* Start SUPPLIED MATERIAL *
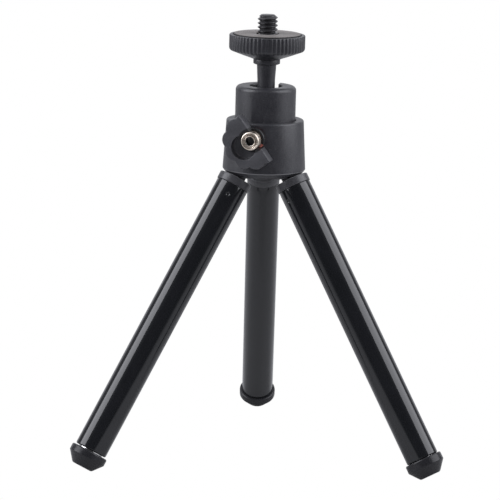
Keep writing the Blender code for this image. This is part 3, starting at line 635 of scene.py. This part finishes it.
collar_top = up("head_collar", 1)
collar_bottom = up("head_collar", 0)
COLLAR_R = radius("head_collar")
COLLAR_TAPER = 0.9
COLLAR_TOP_R = COLLAR_R - COLLAR_TAPER
SKIRT_TOP = -0.75  # where the skirt's bore starts to flare, clear of the leg plugs
SKIRT_TOP_R = 11.0
SKIRT_FOOT_R = 11.75
WEB_FROM = 3.6
WEB_TO = 6.6
WELL_R = 9.65
collar_points = [
    (COLLAR_TOP_R, collar_top),
    (COLLAR_R, collar_bottom + COLLAR_CHAMFER),
    (COLLAR_R - COLLAR_TAPER, collar_bottom),
    (SKIRT_FOOT_R, collar_bottom),
    (SKIRT_TOP_R, SKIRT_TOP),
    (SKIRT_TOP_R, WEB_FROM),
    (BORE_R, WEB_FROM),
    (BORE_R, WEB_TO),
    (WELL_R, WEB_TO),
    (WELL_R, collar_top),
]
collar = turned(
    "collar_moulding",
    rounded(collar_points, [0.55, 0.35, 0.2, 0.1, 0.2, 0.3, 0, 0, 0.3, 0.3], loop=True),
    AXIS,
    steps=160,
    loop=True,
)
combine(collar, rod("insert_hole", 3.0, 14.5, 8.1, CLAMP, 48))
bevelled(collar, 0.2, segments=2, angle=60)
finish_piece(collar, "head", "black_plastic", COLLAR_FINISH, "head_collar")

# ---------------------------------------------------------------- socket

BALL_UP = (ball_at.z - hub_at.z) / MM
socket_top = up("head_socket", 1)
socket_bottom = up("head_socket", 0)
SOCKET_R = radius("head_socket")
MOUTH_R = 5.15
MOUTH_EDGE = 0.4
SEAT_R = 6.4
SHOULDER = 1.3  # the rounded top edge
mouth = math.degrees(math.acos(MOUTH_R / SEAT_R))
socket = turned(
    "socket_sleeve",
    [
        *arc(SOCKET_R - SHOULDER, socket_top - SHOULDER, SHOULDER, 90, 0, 10),
        (SOCKET_R, socket_bottom + 0.2),
        (SOCKET_R - 0.2, socket_bottom),
        (SEAT_R, socket_bottom),
        *arc(0, BALL_UP, SEAT_R, 0, mouth, 12),
        (MOUTH_R, socket_top - 0.5),
        *arc(MOUTH_R + MOUTH_EDGE, socket_top - MOUTH_EDGE, MOUTH_EDGE, 180, 90, 4),
    ],
    AXIS,
    steps=160,
    loop=True,
)
NOTCH_HALF = 3.25
NOTCH_REACH = 19  # past the socket's wall, and past its top
NOTCH_STEPS = 32
notch_at = AXIS @ shift(0, 0, BALL_UP) @ BALL.to_3x3().to_4x4()
notch_points = []
for k in range(NOTCH_STEPS + 1):
    angle = math.pi + math.pi * k / NOTCH_STEPS
    notch_points.append((NOTCH_HALF * math.cos(angle), NOTCH_HALF * math.sin(angle)))
notch_points += [(NOTCH_HALF, NOTCH_REACH), (-NOTCH_HALF, NOTCH_REACH)]
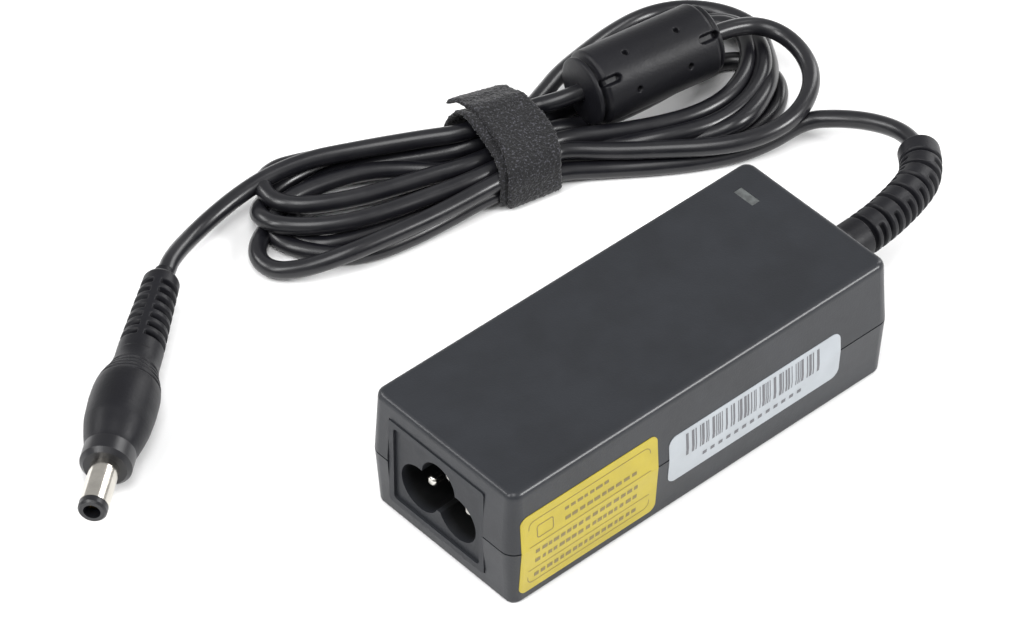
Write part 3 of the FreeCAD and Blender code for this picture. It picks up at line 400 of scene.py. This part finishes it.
# the hank along the cord, in millimetres in the hank's frame: the points of a loop, then the strap, and so on
HANK = [
    # in from the lead, in front of everything
    (50.0, -9.3, 2.4), (43.0, -10.2, 1.75), (35.0, -9.9, 1.75), (27.0, -8.7, 1.75), (18.0, -6.7, 1.8),
    *through_strap(-6.7, -6.6, BOTTOM, -1),
    # left loop in front, on the floor
    (-14.8, -10.6, 1.9), (-23.0, -13.4, 1.75), (-31.2, -15.3, 1.75), (-37.6, -14.0, 1.75),
    (-42.6, -11.2, 1.75), (-46.4, -8.0, 1.75), (-47.8, -3.9, 1.75), (-46.2, -0.2, 2.9),
    (-42.6, 2.2, 3.6), (-36.4, 3.8, 3.8), (-27.0, 5.0, 3.8), (-18.0, 3.6, 3.0), (-12.0, 1.4, 2.7),
    *through_strap(3.0, 3.0, BOTTOM, 1),
    # right loop round the back of the bead
    (15.0, 2.4, 2.0), (25.0, -1.0, 1.75), (33.0, -3.6, 1.9), (39.0, -5.4, 3.6), (43.4, -5.8, 5.1),
    (47.4, -4.0, 5.2), (51.0, -0.4, 5.0), (54.4, 4.4, 4.4), (56.8, 10.4, 3.0), (57.8, 16.4, 2.4),
    (58.4, 22.0, 2.4), (55.6, 27.4, 2.2), (51.0, 31.4, 2.0), (45.2, 33.6, 1.9), (38.2, 33.3, 1.9),
    (30.2, 29.2, 2.8), (23.0, 23.8, 4.0), (16.6, 18.8, 5.0), (11.8, 13.8, 5.6),
    *through_strap(7.6, 7.6, MIDDLE, -1),
    # top left loop
    (-13.0, 7.4, 5.6), (-22.0, 9.4, 4.9), (-32.0, 10.2, 4.6), (-38.4, 10.2, 4.7), (-43.2, 9.6, 5.0),
    (-46.8, 6.4, 5.4), (-46.9, 1.6, 5.6), (-43.6, -1.9, 5.6), (-38.0, -3.1, 5.4), (-31.0, -3.3, 5.2),
    (-23.0, -2.6, 5.2), (-15.0, -1.9, 5.5),
    *through_strap(-0.2, 1.2, MIDDLE, 1),
    # right loop under the bead
    (11.6, 4.2, 4.9), (16.6, 5.6, 2.9), (23.0, 7.4, 1.75), (31.0, 9.8, 1.75), (39.0, 13.0, 1.75),
    (46.0, 15.9, 1.75), (51.6, 15.9, 1.75), (55.6, 12.4, 1.75), (57.4, 7.0, 1.75), (55.4, 1.2, 1.75),
    (51.4, -2.8, 1.75), (46.0, -5.6, 1.75), (38.0, -6.9, 1.75), (28.0, -5.8, 1.75), (18.0, -3.8, 1.8),
    *through_strap(-3.4, -3.3, BOTTOM, -1),
    # left loop under the others
    (-14.0, -6.6, 2.0), (-23.0, -8.4, 1.75), (-31.0, -10.1, 1.75), (-36.4, -10.6, 1.75), (-40.8, -10.0, 1.75),
    (-43.8, -7.0, 1.75), (-43.8, -2.8, 1.75), (-40.8, 0.2, 1.75), (-36.0, 0.6, 1.75), (-27.0, 0.0, 1.75),
    (-17.0, -0.9, 1.9),
    *through_strap(-0.2, -0.1, BOTTOM, 1),
    # middle right loop
    (13.6, -0.2, 2.3), (20.0, -2.4, 3.4), (27.0, -4.2, 4.7), (34.0, -4.4, 4.9), (40.2, -3.6, 4.6),
    (46.4, -0.8, 4.6), (51.4, 3.2, 4.9), (54.8, 8.4, 5.3), (56.2, 14.4, 5.3), (55.6, 20.4, 4.6),
    (52.6, 25.8, 3.2), (47.4, 27.4, 2.4), (40.0, 25.8, 1.9), (32.0, 22.6, 1.75), (24.0, 18.4, 1.75),
    (17.0, 14.2, 1.8), (12.0, 10.8, 2.3),
    *through_strap(6.6, 6.6, BOTTOM, -1),
    # outermost left loop
    (-13.0, 7.2, 2.2), (-21.0, 10.4, 1.75), (-29.0, 11.4, 1.75), (-36.0, 10.6, 1.75), (-41.6, 8.6, 1.75),
    (-46.4, 5.0, 1.8), (-48.9, 1.2, 3.2), (-49.5, -2.4, 4.8), (-47.9, -5.4, 5.3), (-44.5, -7.4, 5.3),
    (-39.6, -8.8, 5.3), (-34.0, -9.4, 5.2), (-26.0, -8.7, 5.2), (-19.4, -7.5, 5.2), (-13.2, -6.6, 5.5),
    *through_strap(-4.0, -2.2, MIDDLE, 1),
    # inner right loop
    (13.0, 0.4, 5.4), (21.3, -0.6, 5.1), (30.3, -1.0, 5.0), (38.0, -0.4, 5.0), (44.8, 2.2, 5.0),
    (49.8, 6.6, 5.1), (53.0, 12.0, 5.2), (54.2, 17.2, 5.2), (53.6, 21.2, 5.0), (51.0, 24.0, 4.6),
    (47.0, 24.8, 3.8), (41.0, 22.2, 2.6), (33.0, 19.0, 1.9), (25.0, 15.4, 1.9), (18.0, 11.8, 2.6),
    (12.0, 8.4, 4.4),
    *through_strap(4.4, 4.4, MIDDLE, -1),
    # front left loop
    (-13.0, 4.2, 4.6), (-20.0, 6.8, 3.0), (-27.6, 8.6, 1.9), (-34.0, 7.6, 1.75), (-39.4, 5.0, 1.75),
    (-44.6, 1.0, 1.75), (-48.8, -3.2, 1.75), (-51.6, -7.0, 1.75), (-52.2, -10.8, 1.8), (-50.6, -14.2, 2.0),
    (-47.0, -16.2, 2.7), (-42.4, -17.1, 3.7), (-36.0, -17.2, 5.0), (-28.0, -15.3, 5.2), (-19.4, -12.9, 5.2),
    (-12.4, -10.7, 5.5),
    *through_strap(-7.4, -5.5, MIDDLE, 1),
    # outer right loop, and back through the bead
    (10.6, -3.0, 5.7), (19.4, -5.7, 5.2), (28.6, -8.2, 5.3), (37.8, -10.8, 5.6), (45.4, -11.6, 6.0),
    (52.8, -9.8, 6.5), (58.4, -5.6, 7.1), (61.8, 0.4, 7.8), (62.0, 7.2, 8.4), (59.6, 12.8, 9.1),
    (55.4, 15.6, 9.8), (50.4, 15.2, 10.7), (44.95, 13.9, 11.0), (35.5, 11.26, 11.0), (26.0, 8.62, 11.0),
    (16.6, 6.0, 11.0), (11.4, 5.9, 10.1),
    *through_strap(5.4, 5.4, TOP, -1),
    # the tail
    (-14.0, 5.4, 8.3), (-21.4, 6.8, 7.5), (-29.0, 7.6, 7.1), (-36.6, 7.9, 7.0), (-44.8, 6.7, 6.3),
    (-51.6, 4.3, 5.2), (-57.8, 0.9, 4.4), (-63.2, -3.3, 4.4), (-67.8, -8.4, 5.7),
]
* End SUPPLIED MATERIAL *
### [TASK GOAL]
Extract every line containing the string "part" from the material.

### [TASK RESPONSE]
Keep writing the Blender code for this image. This is part 3, starting at line 635 of scene.py. This part finishes it.
Write part 3 of the FreeCAD and Blender code for this picture. It picks up at line 400 of scene.py. This part finishes it.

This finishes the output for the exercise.